Starting at the line with "bpy.context.scene.collection.objects.link(rigid_bodies[body])", transcribe each line through the final one, both included, and add nothing.

•••••

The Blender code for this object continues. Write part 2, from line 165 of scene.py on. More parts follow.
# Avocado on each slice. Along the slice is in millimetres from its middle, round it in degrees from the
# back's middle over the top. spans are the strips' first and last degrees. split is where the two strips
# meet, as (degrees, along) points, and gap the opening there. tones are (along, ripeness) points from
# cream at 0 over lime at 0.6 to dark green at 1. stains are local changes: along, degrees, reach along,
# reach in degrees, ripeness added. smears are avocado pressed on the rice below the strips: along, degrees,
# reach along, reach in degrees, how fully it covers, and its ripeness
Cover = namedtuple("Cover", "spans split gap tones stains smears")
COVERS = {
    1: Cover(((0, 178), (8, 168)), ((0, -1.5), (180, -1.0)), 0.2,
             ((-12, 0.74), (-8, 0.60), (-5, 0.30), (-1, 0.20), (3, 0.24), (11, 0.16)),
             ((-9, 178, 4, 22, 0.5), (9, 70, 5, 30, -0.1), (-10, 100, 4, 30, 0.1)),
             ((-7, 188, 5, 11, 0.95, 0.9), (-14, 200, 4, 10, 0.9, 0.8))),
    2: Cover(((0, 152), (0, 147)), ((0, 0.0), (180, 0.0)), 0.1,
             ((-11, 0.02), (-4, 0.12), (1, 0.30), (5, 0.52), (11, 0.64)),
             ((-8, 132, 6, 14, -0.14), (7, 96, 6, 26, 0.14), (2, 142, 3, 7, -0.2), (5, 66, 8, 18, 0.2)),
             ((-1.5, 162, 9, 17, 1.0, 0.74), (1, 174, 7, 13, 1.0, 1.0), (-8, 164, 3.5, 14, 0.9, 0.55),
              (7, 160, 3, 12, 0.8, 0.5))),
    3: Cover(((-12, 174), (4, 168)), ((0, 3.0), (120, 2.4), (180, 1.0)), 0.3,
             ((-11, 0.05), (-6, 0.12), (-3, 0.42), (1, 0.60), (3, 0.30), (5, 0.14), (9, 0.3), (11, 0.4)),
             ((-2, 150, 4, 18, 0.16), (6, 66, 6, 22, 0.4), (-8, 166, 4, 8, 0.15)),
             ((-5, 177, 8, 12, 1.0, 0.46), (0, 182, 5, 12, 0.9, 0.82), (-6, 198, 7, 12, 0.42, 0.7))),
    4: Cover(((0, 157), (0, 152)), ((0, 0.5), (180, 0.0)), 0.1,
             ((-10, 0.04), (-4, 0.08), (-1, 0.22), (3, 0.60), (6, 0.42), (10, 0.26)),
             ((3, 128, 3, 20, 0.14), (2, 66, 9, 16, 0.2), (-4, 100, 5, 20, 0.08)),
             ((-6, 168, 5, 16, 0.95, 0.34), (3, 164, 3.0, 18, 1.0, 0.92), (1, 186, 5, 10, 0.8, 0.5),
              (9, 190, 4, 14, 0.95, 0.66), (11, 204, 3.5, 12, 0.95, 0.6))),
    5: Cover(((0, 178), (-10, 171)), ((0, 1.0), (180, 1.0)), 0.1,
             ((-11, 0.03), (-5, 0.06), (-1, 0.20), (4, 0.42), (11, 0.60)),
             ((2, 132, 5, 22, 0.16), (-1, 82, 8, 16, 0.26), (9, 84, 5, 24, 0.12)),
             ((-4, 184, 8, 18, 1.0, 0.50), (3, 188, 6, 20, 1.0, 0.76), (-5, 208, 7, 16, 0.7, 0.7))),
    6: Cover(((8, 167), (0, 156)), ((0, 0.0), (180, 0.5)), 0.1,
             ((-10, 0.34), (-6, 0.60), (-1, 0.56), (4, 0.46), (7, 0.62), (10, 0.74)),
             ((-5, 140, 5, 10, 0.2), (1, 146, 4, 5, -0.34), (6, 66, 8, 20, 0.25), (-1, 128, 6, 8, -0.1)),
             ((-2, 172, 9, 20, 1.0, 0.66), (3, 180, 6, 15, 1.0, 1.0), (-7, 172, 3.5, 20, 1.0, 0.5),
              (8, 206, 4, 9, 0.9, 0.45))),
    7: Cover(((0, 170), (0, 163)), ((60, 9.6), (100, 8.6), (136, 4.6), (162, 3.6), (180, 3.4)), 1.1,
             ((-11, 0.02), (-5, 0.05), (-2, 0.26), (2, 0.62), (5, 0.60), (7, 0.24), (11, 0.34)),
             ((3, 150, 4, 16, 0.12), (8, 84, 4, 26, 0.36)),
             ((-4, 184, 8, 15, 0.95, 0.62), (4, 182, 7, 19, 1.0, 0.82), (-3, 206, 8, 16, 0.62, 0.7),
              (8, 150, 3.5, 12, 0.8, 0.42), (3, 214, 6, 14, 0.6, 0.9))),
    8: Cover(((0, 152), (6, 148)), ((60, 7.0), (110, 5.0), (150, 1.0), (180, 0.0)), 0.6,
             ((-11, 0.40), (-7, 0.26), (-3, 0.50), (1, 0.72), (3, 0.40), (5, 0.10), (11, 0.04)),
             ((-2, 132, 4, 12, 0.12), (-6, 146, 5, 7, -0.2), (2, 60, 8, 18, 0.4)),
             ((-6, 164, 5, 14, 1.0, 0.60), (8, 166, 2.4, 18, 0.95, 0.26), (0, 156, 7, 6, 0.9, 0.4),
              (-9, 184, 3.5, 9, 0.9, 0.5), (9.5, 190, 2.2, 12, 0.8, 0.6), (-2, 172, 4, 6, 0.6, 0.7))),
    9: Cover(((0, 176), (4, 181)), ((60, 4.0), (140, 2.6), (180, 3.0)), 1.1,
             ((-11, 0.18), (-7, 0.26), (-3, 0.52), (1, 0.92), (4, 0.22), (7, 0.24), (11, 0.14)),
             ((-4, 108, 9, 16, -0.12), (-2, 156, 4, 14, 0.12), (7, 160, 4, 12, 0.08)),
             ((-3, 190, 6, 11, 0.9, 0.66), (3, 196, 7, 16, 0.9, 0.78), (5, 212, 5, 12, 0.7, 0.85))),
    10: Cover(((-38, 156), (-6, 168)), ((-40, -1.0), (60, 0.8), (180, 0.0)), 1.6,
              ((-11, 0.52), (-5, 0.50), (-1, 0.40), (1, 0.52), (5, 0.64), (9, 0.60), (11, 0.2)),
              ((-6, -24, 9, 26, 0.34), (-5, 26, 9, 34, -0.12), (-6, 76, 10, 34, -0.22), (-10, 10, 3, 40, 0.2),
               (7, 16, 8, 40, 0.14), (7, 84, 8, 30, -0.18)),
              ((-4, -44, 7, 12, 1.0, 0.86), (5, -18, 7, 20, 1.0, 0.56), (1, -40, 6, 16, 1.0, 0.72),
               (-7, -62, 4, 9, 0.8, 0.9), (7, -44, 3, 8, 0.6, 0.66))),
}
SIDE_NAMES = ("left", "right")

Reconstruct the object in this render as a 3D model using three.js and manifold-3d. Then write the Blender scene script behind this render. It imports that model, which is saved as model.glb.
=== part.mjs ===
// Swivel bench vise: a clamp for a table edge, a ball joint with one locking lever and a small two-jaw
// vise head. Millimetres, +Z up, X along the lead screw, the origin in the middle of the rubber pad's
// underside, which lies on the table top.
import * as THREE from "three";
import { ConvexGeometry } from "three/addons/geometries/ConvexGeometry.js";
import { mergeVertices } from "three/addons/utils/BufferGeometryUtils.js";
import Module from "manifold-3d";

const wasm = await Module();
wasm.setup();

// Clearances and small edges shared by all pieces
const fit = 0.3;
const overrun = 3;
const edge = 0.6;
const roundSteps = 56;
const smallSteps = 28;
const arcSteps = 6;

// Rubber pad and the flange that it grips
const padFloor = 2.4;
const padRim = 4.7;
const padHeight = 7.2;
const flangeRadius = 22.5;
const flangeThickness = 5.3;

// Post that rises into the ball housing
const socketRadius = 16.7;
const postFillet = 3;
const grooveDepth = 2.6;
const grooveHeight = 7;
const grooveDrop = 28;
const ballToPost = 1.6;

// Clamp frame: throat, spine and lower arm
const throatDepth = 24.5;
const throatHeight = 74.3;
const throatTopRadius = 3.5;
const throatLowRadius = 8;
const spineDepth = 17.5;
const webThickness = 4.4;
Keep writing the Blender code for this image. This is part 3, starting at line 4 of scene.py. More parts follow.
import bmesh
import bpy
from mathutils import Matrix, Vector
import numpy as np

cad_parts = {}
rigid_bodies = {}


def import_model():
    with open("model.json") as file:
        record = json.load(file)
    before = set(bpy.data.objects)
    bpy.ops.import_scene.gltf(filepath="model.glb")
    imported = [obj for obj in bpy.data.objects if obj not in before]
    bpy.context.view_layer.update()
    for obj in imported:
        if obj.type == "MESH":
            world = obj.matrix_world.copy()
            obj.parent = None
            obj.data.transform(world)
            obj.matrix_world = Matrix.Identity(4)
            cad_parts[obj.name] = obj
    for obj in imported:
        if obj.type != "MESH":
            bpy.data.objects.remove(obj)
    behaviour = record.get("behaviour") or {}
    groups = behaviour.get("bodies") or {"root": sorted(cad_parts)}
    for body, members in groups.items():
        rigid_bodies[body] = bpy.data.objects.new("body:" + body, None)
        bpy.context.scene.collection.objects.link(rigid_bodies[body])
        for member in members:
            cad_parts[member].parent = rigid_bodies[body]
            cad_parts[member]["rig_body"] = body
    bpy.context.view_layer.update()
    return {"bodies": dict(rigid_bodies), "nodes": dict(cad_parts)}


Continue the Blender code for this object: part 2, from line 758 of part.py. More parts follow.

•••••

## Correct answer
        bpy.context.scene.collection.objects.link(rigid_bodies[body])
        for member in members:
            cad_parts[member].parent = rigid_bodies[body]
            cad_parts[member]["rig_body"] = body
    bpy.context.view_layer.update()
    return {"bodies": dict(rigid_bodies), "nodes": dict(cad_parts)}


Continue the Blender code for this object: part 2, from line 758 of part.py. More parts follow.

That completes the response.